I am considering purchasing an air compressor and getting a sander, grinder and other tools to go with it (rather than buying electric ones).

I was just wondering if, for the purpose of body work, a random sander is better than just a plain sander?

cheers
dan


Grock - August 18th, 2004 at 11:55 PM

Whilst i am at it, is it significantly better to get a 7" grinder over a 4"?


555bug - August 19th, 2004 at 11:40 AM

make sure you get a random orbital, they usually have a lock out so it can do straight orbital or both. Make sure you get the biggest compressor you can afford especially for tools like these that are heavy on the air. Say a 16cfm (not direct drive) with a largish tank.

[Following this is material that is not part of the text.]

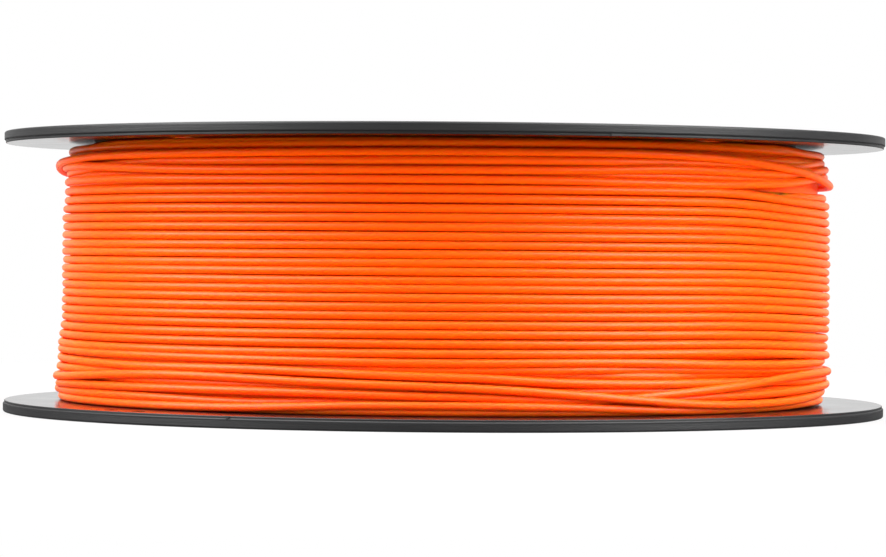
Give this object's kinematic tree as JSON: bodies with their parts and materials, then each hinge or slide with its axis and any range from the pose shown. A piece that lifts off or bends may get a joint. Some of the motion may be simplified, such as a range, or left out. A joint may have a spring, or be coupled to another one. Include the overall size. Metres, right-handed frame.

wibble - August 19th, 2004 at 11:52 AM

yep I agree with the "size does matter" I have a 13cfm compressor and its usless, its working too hard,go for a 17cfm if you can get one cheap. 4 or 7" grinder? depends on where you're trying to fit it or what your using it for.. air tools are good to use though..


silver - August 19th, 2004 at 04:21 PM

I did the splitty with an air drill with a wire brush in it, rips off everything but the metal, the tools stay cool and I used about 6 cheap wire wheel
easy!


Grock - August 19th, 2004 at 11:12 PM

thanks for the advice...

why are direct drive compressors not as good?

cheers
Dan


555bug - August 20th, 2004 at 07:29 PM

they drive the cylinder at a one to one ratio, they are therefore much slower to spool up + they are generally noiser. Trust me I have one and its a dog but it was cheap :)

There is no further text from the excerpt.